No matter how much I justified to myself, when I approached the building for my class, which was coincidentally the epicentre of the strike, I felt sweat prickle on my back and was overwhelmed, both by shame and by the loudness of the chants of the slowly circling mass of strikers. I was ashamed to see my Teaching Fellows there, feel their eyes follow me into the building, crossing the picket fence. With the thick skin I have newly acquired after a few months of the American air, I smiled and waved at them and pretended to be completely innocent.
It is nothing short of exploitative for both the university administration and student union to weaponise guilt. I am suddenly caught in a family feud, standing between Mum and Dad and I have to pick a side to a lose-lose war. Harvard knows that students would want to continue classes, and does everything they can to enable that, so we feel guilty for ditching class. The union also knows that anyone of us with a shred of liberal morals would also feel bad for turning away from their cause, and they stare and question and bugger you into a shrivelled fist of guilt. I felt, very keenly, my weakness and inability to do anything between these two diametrically opposed powers. Undergraduates are stuck with no bargaining power (somewhat of a parallel to Singapore’s foreign policy). I just have to feel guilty and endure that fallout as I must.
To ease my guilt, I decided to show my support by scanning a QR code on the flyers they hand out and send an email to the school administration. I had filled in all my information, then I read again the instructions again and realised it was going to flood the email addresses of individual board members in the administration (understandably so, because they probably have the final say). That bothered me a bit, but I was willing to still do it. What I found to be – here’s a hot take – extremely distasteful though, is that they have even included the personal handphone numbers of the few administrators and asked us to call and text and reach out as many times as we want. A nice way to encourage online harassment. What is the difference between this behaviour and hazing and cyber bullying? Does fighting for a social cause ever justify harassment and invading other people’s privacy? What if they have need to make an important call to their families or people in their lives? Something rose up in me, and I discarded the email I was going to send.

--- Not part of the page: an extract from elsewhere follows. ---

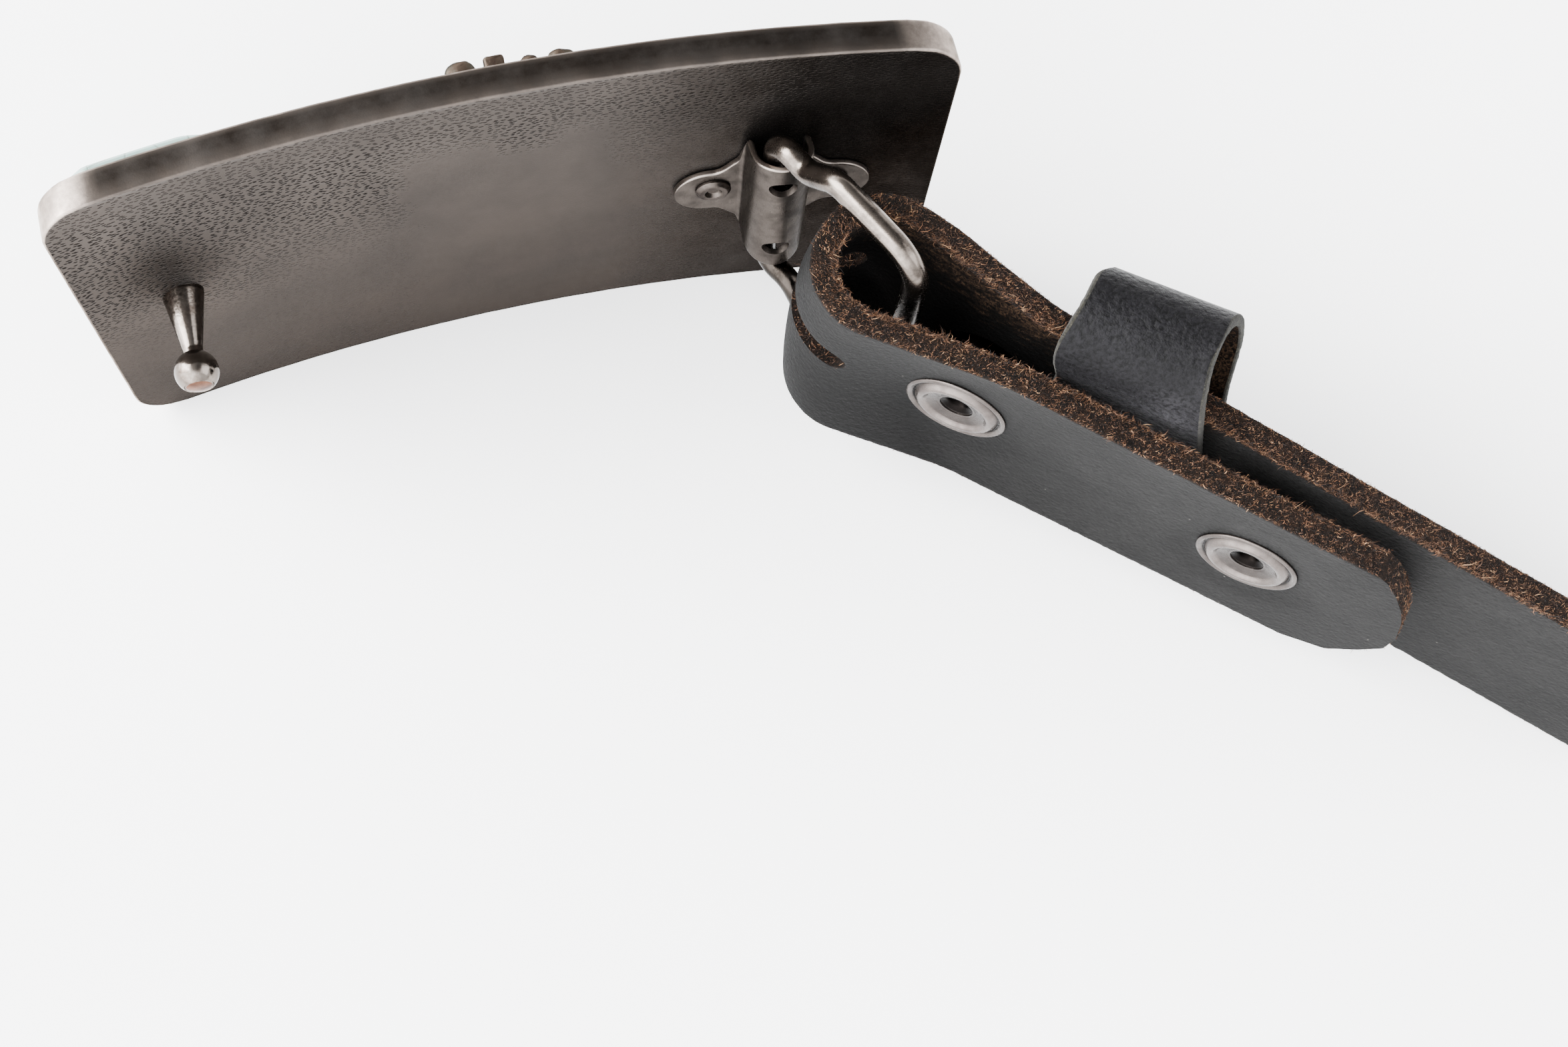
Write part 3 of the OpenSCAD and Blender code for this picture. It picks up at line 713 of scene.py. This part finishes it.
# ---- strap ----
# corners and bend radii of the leather's middle, from above: at its upper edge, half height and lower edge
TOP, MID, LOW = (np.array([(STRAP_END, MAIN_Y, 0), *corners, (67.4, -8.85, 0)]) for corners in (
    [(9, MAIN_Y, 34), (-9, 0.1, 34), (-19.1, -0.15, 7.3), (-19.1, -16.6, 7.1), (8, -11.7, 60)],
    [(-1.3, MAIN_Y, 8), (-10.2, 0, 8), (-18.85, 0, 6.8), (-18.85, -17.4, 7.3), (-0.5, -10.8, 12)],
    [(-1.3, MAIN_Y, 8), (-9.2, 0.1, 8), (-15.9, 0.1, 6.3), (-15.9, -17.2, 7.0), (9, -12.3, 40)]))
BENDS, STRAIGHTS = [1, 9, 9, 24, 24, 12, 1], [120, 9, 2, 2, 24, 92]
# how far the tab reaches, by height across it
TAB_REACH = np.array([[-16.2, 56.7], [-13.4, 63.6], [-8.4, 66.2], [-4, 67.7], [0.7, 67.2], [5.7, 65.4],
                      [9.1, 63.7], [12.7, 61.1], [15.1, 58.8], [16, 57]])
ACROSS, EDGE = 62, 7  # columns over each face and over each cut edge
OTHER = ACROSS + EDGE + 4  # the first column of the other face
BEHIND = OTHER + ACROSS - 1  # the column behind the first


def strap_path(w):
    """The leather's middle at a height across it, from its far end round the fold to the tab's end."""
    h = w / HALF_WIDTH
    rows = TOP * (h * h + h) / 2 + MID * (1 - h * h) + LOW * (h * h - h) / 2
    slope = (rows[6, 1] - rows[5, 1]) / (rows[6, 0] - rows[5, 0])
    rows[6, 0] = np.interp(w, *TAB_REACH.T)
    rows[6, 1] = rows[5, 1] + slope * (rows[6, 0] - rows[5, 0])
    return fillet(rows, BENDS, STRAIGHTS)


def make_strap():
    """Returns what the fibres need: points, columns, how far along each point is, and the slot's ends."""
    radius, columns = 0.42, section(ACROSS, EDGE)
    w = offsets(columns, 0, HALF_WIDTH, radius)
    lanes = [strap_path(v) for v in w]
    paths, sides = np.stack(lanes, 1), np.stack([side_of(lane) for lane in lanes], 1)
    # full leather, pressed thinner round the snaps
    far = np.min([np.hypot(paths[..., 0] - u, w) for u, _, _ in SNAPS], 0)
    full = 3.3 + 0.3 * smooth(4, 16, paths[..., 0])
    thick = LEATHER + (full - LEATHER) * smooth(6.6, 12, far)
    flat = paths + sides * offsets(columns, 2, thick / 2, radius)[..., None]
    points = np.stack(np.broadcast_arrays(flat[..., 0], flat[..., 1], w), -1)
    # the cut edges are a little uneven
    is_edge = columns[:, 4] == 0
    wobble = rng.normal(0, 0.07, points.shape[:2])
    points[..., 2] += np.where(is_edge, wobble + 0.12 * (1 - columns[:, 2] ** 2) * np.sign(w), 0)
    middle = ACROSS // 2
    fold = int(np.argmin(paths[:, middle, 0]))
    reach = lengths(paths)
    reach = reach - reach[fold]

    def on_main(u):
        return np.interp(-u, -paths[:fold, middle, 0], reach[:fold, middle])

    def on_tab(u):
        return np.interp(u, paths[fold:, middle, 0], reach[fold:, middle])

    slot = on_main(SLOT_ENDS[0]), on_tab(SLOT_ENDS[1])
    snaps = [f(u) for u, _, _ in SNAPS for f in (on_main, on_tab)]

    def outside(p, q):
        """Outside the prong slot and the snaps' holes."""
        along = np.maximum(np.abs(p - (slot[0] + slot[1]) / 2) - (slot[1] - slot[0]) / 2, 0)
        return np.min([np.hypot(along, q - SLOT_Z) - SLOT_RADIUS,
                       *(np.hypot(p - place, q) - SNAP_HOLE for place in snaps)], 0)

    points, kept, lining = pierce(points, ACROSS, outside, (reach, np.broadcast_to(w, reach.shape)))
    raw = np.tile(is_edge | np.roll(is_edge, -1), len(points) - 1)
    faces = [f for f in kept if f] + lining
    index = [int(r) for f, r in zip(kept, raw) if f] + [1] * len(lining)
    count = len(columns)
    for base, flip in ((0, False), ((len(points) - 1) * count, True)):
        behind = base + BEHIND
        caps = [[base + k, base + k + 1, behind - 1 - k, behind - k] for k in range(ACROSS - 1)]
        caps += [[*range(base + ACROSS - 1, base + OTHER + 1)], [*range(behind, base + count), base]]
        faces += [c if flip else c[::-1] for c in caps]
        index += [1] * len(caps)
    obj = add_piece("strap_folded", put(STRAP, points), faces, [strap_face, strap_raw], "bail",
                    ["strap"], index=index, sharp=60)
    # dustier along the tab and towards its upper edge than round the fold
    u, height = points[..., 0], points[..., 2] / HALF_WIDTH
    dust = 0.12 + 0.75 * smooth(-4, 34, u) * (0.6 + 0.4 * smooth(-0.9, 0.6, height))
    dust = dust + 0.5 * smooth(0.45, 0.98, height) * (1 - smooth(0, 25, u))
    # painted shade: the inner face round the fold, inside the loop, is made near black, and the fuzz follows
    # it towards the upper edge
    flesh = (columns[:, 2] > 0.9) * (1 - smooth(22, 36, u))
    fuzz = flesh * smooth(0.6, 1.05, height + 0.12 * rng.normal(0, 1, height.shape))
    paint(obj, dust=dust, flesh=flesh, fuzz=fuzz)
    return points, columns, reach, slot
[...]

This entire ordeal made me wonder how much of my seemingly scabby and unsupportive attitude is a result of the influence of Singapore, a society that has aimed to defang the tools of disruption in us since young. Not only do I not have the apt language to talk about this, I do not have the same political courage to stand up for a cause. Too balanced and objective. Typical rational Singaporean. Am I just like this just because I am not “liberal” enough? I have always disliked mob behaviour and “with us or against us” rhetoric, so how much of it is just my own moral code? What if I am just engaging in this conversation in a deeply flawed and underqualified way? However, seeing the fact that the classroom for the scabs is filled with students who refuse to let it disrupt their learning, surely I am not the only one of this opinion? I am unsure if we are the majority or the minority, because we could very well simply be the silent majority being pressured by a very loud very passionate minority of the school population.

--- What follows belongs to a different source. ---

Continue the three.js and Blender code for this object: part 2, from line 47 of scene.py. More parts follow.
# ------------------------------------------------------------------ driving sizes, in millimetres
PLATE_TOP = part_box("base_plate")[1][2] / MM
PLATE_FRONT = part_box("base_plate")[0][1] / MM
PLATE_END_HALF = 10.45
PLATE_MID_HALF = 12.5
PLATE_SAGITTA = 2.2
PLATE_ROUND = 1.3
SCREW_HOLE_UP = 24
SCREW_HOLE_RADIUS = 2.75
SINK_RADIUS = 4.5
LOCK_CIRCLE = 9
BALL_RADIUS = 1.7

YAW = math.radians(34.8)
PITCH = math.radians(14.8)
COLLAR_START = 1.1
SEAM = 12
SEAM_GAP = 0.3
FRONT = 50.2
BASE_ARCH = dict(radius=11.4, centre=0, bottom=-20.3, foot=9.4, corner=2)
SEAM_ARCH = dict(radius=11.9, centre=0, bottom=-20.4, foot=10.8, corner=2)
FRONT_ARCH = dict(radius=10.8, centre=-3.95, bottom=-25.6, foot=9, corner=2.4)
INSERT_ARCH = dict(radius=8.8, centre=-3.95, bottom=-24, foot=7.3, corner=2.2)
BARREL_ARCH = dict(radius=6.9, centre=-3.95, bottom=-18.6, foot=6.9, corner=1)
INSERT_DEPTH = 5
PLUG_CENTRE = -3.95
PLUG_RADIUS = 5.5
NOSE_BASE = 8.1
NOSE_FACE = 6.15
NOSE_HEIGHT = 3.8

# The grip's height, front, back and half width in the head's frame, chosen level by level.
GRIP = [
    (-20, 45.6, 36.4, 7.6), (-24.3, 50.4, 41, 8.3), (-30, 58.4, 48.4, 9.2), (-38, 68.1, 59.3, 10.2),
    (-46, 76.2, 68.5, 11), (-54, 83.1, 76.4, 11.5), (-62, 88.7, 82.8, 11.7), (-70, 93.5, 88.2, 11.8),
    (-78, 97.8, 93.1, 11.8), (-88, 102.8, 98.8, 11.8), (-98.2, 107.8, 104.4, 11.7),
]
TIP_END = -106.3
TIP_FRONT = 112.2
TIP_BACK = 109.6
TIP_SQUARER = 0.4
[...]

If I were to reflect on Singapore, perhaps the same fuel for strikes and demonstrations exist too – the passionate discourse on the Yale-NUS closure is proof that there are many university students who have a cause to fight for. The only difference is that unionising is illegal, and that there is a disciplinary system in Singapore universities (as compared to Harvard, where I was shocked to hear that the only few disciplinary boards are used for plagiarism and dishonest academic practices). Perhaps that makes all the difference. Singapore is losing something by leaving all of us so completely unprepared to respond in an appropriate language to political differences.
That said, I wonder if strikes and unions are really the best response to a problem? For all the progress we make here in America about fighting for our own rights being free to lobby and protest for whatever cause, it is an extremely harassing experience to go through, and brings about great disruption. Disruption in small things like temporary closures of some services and buildings, to big things like grading system and timeline for covering lesson material (my math lesson for example had to readjust the exam scope and homework grading in view of the missing lessons this week).

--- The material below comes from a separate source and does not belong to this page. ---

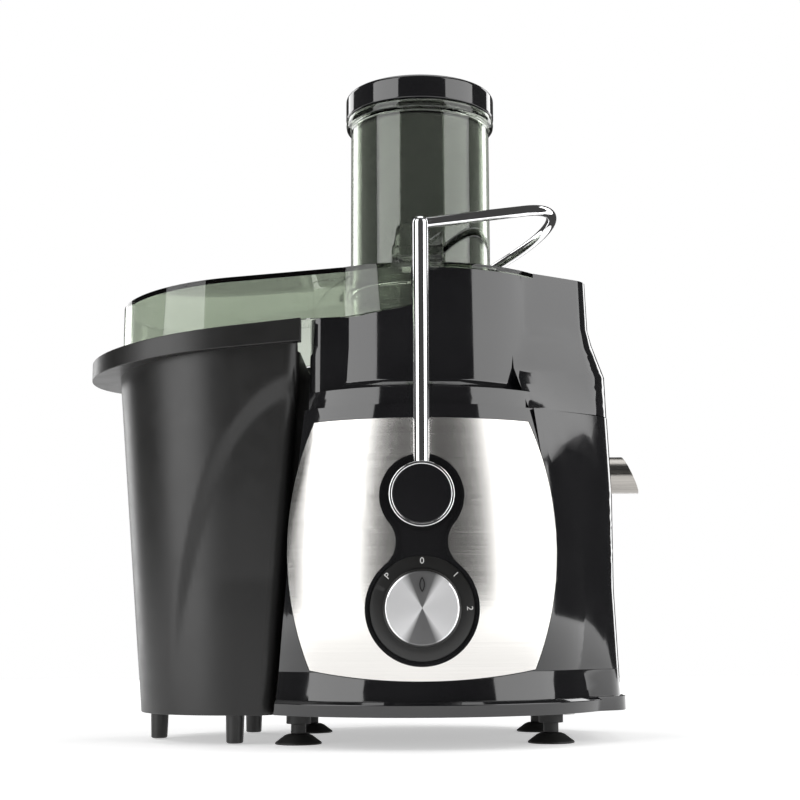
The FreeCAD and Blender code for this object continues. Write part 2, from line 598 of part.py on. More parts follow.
def pulp_bin():
    """Tapered bin with a flat-faced rim and three peg feet."""
    right = BIN_FACE[0][0] - 0.2
    body = tapered_d(BIN_FLOOR_Z, 224.0)
    body = body.common(below_plane(-63.0, 222.0, 0.1))
    band = rim_outline(3.5).extrude(V(0, 0, 260))
    band = band.common(below_plane(-63.0, 224.9, 0.11))
    band = band.cut(below_plane(-63.0, 212.3, 0.09))
    band = band.common(block(-FAR, right, -FAR, FAR, 0, FAR))
    shell = union([body, band])
    shell = shell.cut(tapered_d(BIN_FLOOR_Z + SHELL, 223.99, SHELL))
    opening = prism_xy(d_outline(BIN_CENTRE_X, BIN_HALF_WIDTH - 2.6, right - 2.2, 6.0), 195.0, 260.0)
    shell = shell.cut(opening.cut(below_plane(-63.0, 210.0, 0.1)))
    # the wall towards the bowl is low, so that pulp falls in and the bin slides out under the lid
    mouth = BIN_HALF_WIDTH - SHELL
    shell = shell.cut(block(-76.0, -50.0, -mouth, mouth, BIN_LOW_WALL_Z, FAR))
    for x, y in ((-148.0, 0.0), (-100.0, -45.0), (-100.0, 45.0)):
        shell = shell.fuse(rod(5.0, V(x, y, 0.5), V(x, y, BIN_FLOOR_Z + 1.0)))
    return shell.removeSplitter()


# ---------------------------------------------------------------- locking bail


def bail():
    """Two arms and a raised loop round the chute, as one bent and welded rod."""
    stretch = math.hypot(1.0, LOOP_SLOPE)
    centre_u = LOOP_NOSE_X * stretch - LOOP_NOSE_R

    def place(u, y):
        return V(u / stretch, y, BAIL_TOP_Z + LOOP_SLOPE * u / stretch)
    start = (0.0, -BAIL_Y)
    reach = math.hypot(centre_u, BAIL_Y)
    aim = math.atan2(BAIL_Y, centre_u) - math.asin(LOOP_NOSE_R / reach)
    run = math.sqrt(reach ** 2 - LOOP_NOSE_R ** 2)
    touch = (start[0] + run * math.cos(aim), start[1] + run * math.sin(aim))
    tip = place(centre_u + LOOP_NOSE_R, 0.0)
    path = Part.Wire([
        Part.makeLine(place(*start), place(*touch)),
        Part.Arc(place(*touch), tip, place(touch[0], -touch[1])).toShape(),
        Part.makeLine(place(touch[0], -touch[1]), place(start[0], -start[1]))])
    first = place(*touch).sub(place(*start))
    section = Part.Wire([Part.Circle(place(*start), first, LOOP_R).toShape()])
    pieces = [path.makePipeShell([section], True, False)]
    for side in (-1, 1):
        y = side * BAIL_Y
        pieces.append(rod(ARM_R, V(0, y, PIVOT_Z + 9.0), V(0, y, BAIL_TOP_Z)))
        pieces.append(Part.makeSphere(ARM_R, V(0, y, BAIL_TOP_Z)))
        tip = V(0, side * STUB_END_Y, BAIL_TOP_Z)
        pieces.append(rod(STUB_R, V(0, y, BAIL_TOP_Z), tip))
        pieces.append(Part.makeSphere(STUB_R, tip))
    return union(pieces)


def pivot_hub(side):
    """Disc on the pivot with its pin; the arm plugs into its rim."""
    outline = [(0, 86.0), (5.0, 86.0), (5.0, 105.5), (16.2, 105.5), (16.6, 106.2), (16.6, 116.4),
               (0, 116.4)]
    hub = turned_y([(r, y * side) for r, y in outline], 0, PIVOT_Z)
    socket = rod(ARM_R, V(0, side * BAIL_Y, PIVOT_Z + 9.0), V(0, side * BAIL_Y, PIVOT_Z + 40))
    return hub.cut(socket)


def hub_ring(side):
    """Bright ring round the face of the hub."""
    y0, y1 = sorted((side * 116.4, side * 117.8))
    return ring_y(16.4, 14.8, y0, y1, 0, PIVOT_Z)


def hub_cap(side):
    """Black cover disc inside the ring."""
    y0, y1 = sorted((side * 116.4, side * 117.5))
    return rod(14.75, V(0, y0, PIVOT_Z), V(0, y1, PIVOT_Z))


# ---------------------------------------------------------------- speed knob
def knob_body():
    """Knob with its shaft into the switch."""
    return turned_y([(0, -80.0), (3.0, -80.0), (3.0, -108.0), (19.4, -108.0), (19.4, -115.6),
                     (18.6, -116.8), (0, -116.8)], 0, DIAL_Z)


def knob_face():
    """Spun metal face of the knob."""
    return turned_y([(0, -116.8), (18.3, -116.8), (18.3, -117.2), (17.6, -117.6), (0, -117.6)],
                    0, DIAL_Z)


def knob_pointer():
    """Slim raised outline that shows the setting."""
    outer = pointer_outline(1.4, 3.8)
    inner = pointer_outline(0.8, 2.8)
    body = prism_xz(outer, FRONT_Y, -117.6)
    return body.cut(prism_xz(inner, FRONT_Y - 1, -117.0))


def pointer_outline(half_width, half_height):
    """Pointed oval near the top of the knob's face."""
    z = DIAL_Z + 11.5
    return [(0, z - half_height), (half_width, z, 0, z + half_height),
            (-half_width, z, 0, z - half_height)]


def rotary_switch():
    """Switch body behind the dial."""
    body = block(-14, 14, -92.0, -76.0, DIAL_Z - 14, DIAL_Z + 14)
    return body.cut(rod(3.0 + RUN_GAP, V(0, -100, DIAL_Z), V(0, -79.0, DIAL_Z)))


# ---------------------------------------------------------------- motor


def stator_core():
    """Laminated ring of the universal motor."""
    core = ring(40.0, 23.0, 88.0, 132.0)
    for side in (-1, 1):
        x0, x1 = sorted((side * 34.0, side * 45.0))
        core = core.cut(block(x0, x1, -45, 45, 80, 140))
    return core


def field_coils():
    """Two windings over the ends of the laminations."""
    coils = []
    for z0, z1 in ((80.0, 87.9), (132.1, 140.0)):
        coils.append(ring(34.0, 24.0, z0, z1))
    return Part.Compound(coils)


def bracket(z0, z1, bore, reach):
    """Bridge across the motor that carries a bearing."""
    bar = block(-14, 14, -reach, reach, z0, z1)
    hub = rod(17.0, V(0, 0, z0), V(0, 0, z1))
    plate = union([bar, hub])
    return plate.cut(rod(bore, V(0, 0, z0 - 5), V(0, 0, z1 + 5)))


def bearing(z0, z1):
    """Plain bearing bush on the shaft."""
    return ring(11.0, SHAFT_R + RUN_GAP, z0, z1)


def brush_holder(side):
    """Carbon brush in its holder, beside the commutator."""
    x0, x1 = sorted((side * 12.5, side * 32.0))
    return block(x0, x1, -4.0, 4.0, 144.0, 151.0)


def motor_shaft():
    """Shaft from the lower bearing up to the coupling."""
    return rod(SHAFT_R, V(0, 0, 50.0), V(0, 0, 192.0))


def armature():
    """Slotted armature core on the shaft."""
    core = ring(21.8, SHAFT_R, 88.0, 132.0)
    slot_count = 12
    for index in range(slot_count):
        slot = block(17.0, 25.0, -1.4, 1.4, 80, 140)
        slot.rotate(V(0, 0, 0), V(0, 0, 1), 360.0 * index / slot_count)
        core = core.cut(slot)
    return core


def commutator():
    """Copper commutator above the armature."""
    return ring(11.8, SHAFT_R, 142.0, 153.0)


def fan():
    """Cooling fan under the armature."""
    blade_count = 8
    wheel = ring(33.0, SHAFT_R, 68.0, 70.0)
    for index in range(blade_count):
        blade = block(9.0, 33.0, -0.8, 0.8, 69.0, 77.0)
        blade.rotate(V(0, 0, 0), V(0, 0, 1), 360.0 * index / blade_count)
        wheel = wheel.fuse(blade)
    return wheel.removeSplitter()


def drive_coupling():
    """Toothed coupling between the shaft and the basket."""
    body = ring(8.6, SHAFT_R, 180.0, 196.0)
    for index in range(6):
        tooth = rod(1.2, V(6.6, 0, 194.0), V(6.6, 0, 199.0))
        tooth.rotate(V(0, 0, 0), V(0, 0, 1), 60.0 * index)
        body = body.fuse(tooth)
    return body.removeSplitter()


# ---------------------------------------------------------------- strainer basket


def basket_hub():
    """Moulded hub of the basket."""
    hub = turned([(0, 199.1), (17.5, 199.1), (17.5, 194.4), (20.0, 194.4), (20.0, 201.5), (0, 201.5)])
    return hub


def grater_disc():
    """Steel disc with rings of small teeth."""
    disc = Part.makeCylinder(BASKET_FOOT_R, 0.8, V(0, 0, BASKET_Z))
    teeth = []
    for row in range(4):
        radius = 13.0 + 7.0 * row
        count = 8 + 6 * row
        for index in range(count):
            angle = 2 * math.pi * (index + 0.5 * row) / count
            foot = V(radius * math.cos(angle), radius * math.sin(angle), BASKET_Z + 0.7)
            teeth.append(Part.makeCone(1.2, 0.3, 1.9, foot))
    return disc.multiFuse(teeth).removeSplitter()


def strainer_cone():
    """Fine mesh cone, as a thin wall."""
    return turned([(BASKET_FOOT_R, BASKET_Z), (BASKET_FOOT_R + 0.9, BASKET_Z),
                   (BASKET_TOP_R, BASKET_TOP_Z), (BASKET_TOP_R - 0.9, BASKET_TOP_Z + 0.6)])


def basket_rim():
    """Stiff ring at the top of the cone."""
    top = BASKET_TOP_R
    z = BASKET_TOP_Z
    return turned([(top - 0.9, z + 0.7), (top + 0.1, z + 0.1), (top + 5.0, z + 0.1),
                   (top + 5.0, z + 3.0), (top - 3.0, z + 3.0), (top - 3.0, z + 0.7)])


# ---------------------------------------------------------------- all pieces
def main():
    """Builds and saves every piece."""
    os.makedirs("parts", exist_ok=True)
    save("plinth", plinth())
    save("base_plate", base_plate())
    save("motor_housing", motor_housing())
    save("front_panel", front_panel())
    save("control_bezel", control_bezel())
    save("dial_ring", dial_ring())
    save("rear_boss", rear_boss())
    corners = ("rear_left", "front_left", "rear_right", "front_right")
    places = sorted(foot_places(), key=lambda place: (place[0], -place[1]))
    for corner, (x, y) in zip(corners, places):
        save("foot_stem_" + corner, suction_foot_stem(x, y))
        save("suction_cup_" + corner, suction_cup(x, y))
    save("base_screws", base_screws())
    save("cord_inlet", cord_inlet())
    save("juice_bowl", juice_bowl())
    save("bowl_seal", bowl_seal())
    save("spout", spout())
    save("spout_collar", spout_collar())
    save("lid", lid_shape())
    save("chute", chute())
    save("pusher_body", pusher_body())
    save("pusher_cap", pusher_cap())
    save("pulp_bin", pulp_bin())
    save("locking_bail", bail())
    for name, side in (("front", -1), ("rear", 1)):
        save("hub_" + name, pivot_hub(side))
        save("hub_ring_" + name, hub_ring(side))
        save("hub_cap_" + name, hub_cap(side))
    save("knob_body", knob_body())
    save("knob_face", knob_face())
    save("knob_pointer", knob_pointer())
    save("rotary_switch", rotary_switch())
    save("stator_core", stator_core())
    save("field_coils", field_coils())
    save("bracket_lower", bracket(54.0, 60.0, 11.0, 60.0))
    save("bracket_upper", bracket(160.0, 166.0, 11.0, 50.0))
    save("bearing_lower", bearing(53.0, 61.0))
    save("bearing_upper", bearing(159.0, 167.0))
    save("brush_left", brush_holder(-1))
    save("brush_right", brush_holder(1))
    save("motor_shaft", motor_shaft())
    save("armature", armature())
    save("commutator", commutator())
    save("fan", fan())
    save("drive_coupling", drive_coupling())
    save("basket_hub", basket_hub())
    save("grater_disc", grater_disc())
    save("strainer_cone", strainer_cone())
    save("basket_rim", basket_rim())


main()
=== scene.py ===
import json
import math

import bmesh
import bpy
from mathutils import Matrix, Vector


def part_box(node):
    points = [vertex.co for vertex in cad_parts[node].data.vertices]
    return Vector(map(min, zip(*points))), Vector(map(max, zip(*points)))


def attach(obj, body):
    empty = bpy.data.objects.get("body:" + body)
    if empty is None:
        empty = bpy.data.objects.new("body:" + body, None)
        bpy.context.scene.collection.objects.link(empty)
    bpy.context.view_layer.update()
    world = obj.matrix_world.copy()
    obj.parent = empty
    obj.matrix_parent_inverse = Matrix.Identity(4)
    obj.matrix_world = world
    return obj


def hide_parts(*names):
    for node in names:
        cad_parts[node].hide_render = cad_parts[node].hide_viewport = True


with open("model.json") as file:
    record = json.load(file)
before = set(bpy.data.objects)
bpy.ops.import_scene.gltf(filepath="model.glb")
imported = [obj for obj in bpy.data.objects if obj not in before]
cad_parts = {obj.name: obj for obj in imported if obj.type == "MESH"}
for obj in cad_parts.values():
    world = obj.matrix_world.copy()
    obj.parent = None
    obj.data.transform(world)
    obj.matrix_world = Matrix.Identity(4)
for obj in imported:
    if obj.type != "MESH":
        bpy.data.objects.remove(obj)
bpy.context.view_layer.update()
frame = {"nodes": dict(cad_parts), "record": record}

MM = 0.001


# ---------------------------------------------------------------- places read from the frame
def middle(node):
    """Centre of a CAD node's box."""
    low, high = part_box(node)
    return (low + high) / 2


AXIS_X = middle("motor_shaft").x
DIAL_Z = middle("knob_face").z
DIAL_FACE_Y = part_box("dial_ring")[0].y


# pulp bin, in millimetres about the motor axis. Pairs are at the floor and at the top.
BIN_LOW, BIN_TOP = 15.5, 224.0
BIN_FACE_X = (-78.6, -64.0)
BIN_HALF = (59.0, 72.5)
BIN_CENTRE_X = (-98.5, -103.0)
BIN_CORNER = 8.0
BIN_SHELL = 2.6
BIN_MOUTH = 69.9
BIN_LOW_WALL, LOW_WALL_X = 208.0, -76.0
BIN_SIDE_STEPS, BIN_NOSE_STEPS, BIN_CORNER_STEPS = 44, 72, 6
# its flanged rim: end face, half width, reach of the nose, and the sloping planes through SLOPE_X
RIM_FACE_X, RIM_HALF, RIM_NOSE = -64.2, 76.0, 87.0
SLOPE_X = -63.0
WALL_PLANE = (221.9, 0.1)
RIM_UNDER, RIM_OVER = (212.3, 0.09), (224.9, 0.11)
RIM_SIDE_STEPS, RIM_NOSE_STEPS = 12, 96
# rows of faces up the outer and inner walls
OUTER_ROWS, INNER_ROWS = 72, 40
# its feet: places, and the height and radius of each ring
PEGS = ((-148.0, 0.0), (-100.0, -45.0), (-100.0, 45.0))
PEG_RINGS = ((0.5, 3.9), (1.1, 4.5), (9.0, 4.8), (15.8, 5.0))
PEG_SIDES = 40
# rounding of its edges, how sharp an edge has to be for it, and to stay crisp (degrees)
BIN_ROUNDING, BIN_ROUNDED_ANGLE, BIN_CREASE = 1.1 * MM, 50.0, 38.0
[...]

It is also inherently unfair to anyone caught in between the vertical and lateral riffs of the two opposing parties. Professors and teaching staffs sandwiched between the administration and student union are pressured to teach, and have to deal with an influx of student concerns and extra work trying to mitigate disruption to their lessons (my math professor is an ancient old man whose pale skin is threaded with blue veins and he has to lean in to hear you ask a question, and when he had to deliver the fourth make up lesson of the day I felt that this was just sad); moderate students who do not really have or want to take a strong stance on the issue is guilt tripped and manipulated by both parties to get back at the other.
Finally, there is also the question whether the costs of such strikes are worth the payoff. Would it really be effective to pressure Harvard administration into making a concession? The emails we send could very easily be marked to go to trash, or easily cleared with two clicks of the mouse. What if we really are just like 孙悟空(the monkey king) dancing around like a fool in the palms of 如来佛 (buddha)? Then again, this just might be my practical upbringing’s incompatibility with a liberal state.
For someone who really does not speak the language of these issues, I think I have written enough on this topic. While the strikes left me feeling bewildered, it has given me a lot of think about how Singapore should approach the admittedly very sensitive issue of building a strong civic society. Should we seek a middle ground? Is there even a middle ground to be found? As with many other things I am learning at Harvard, there are only questions with inadequate answers.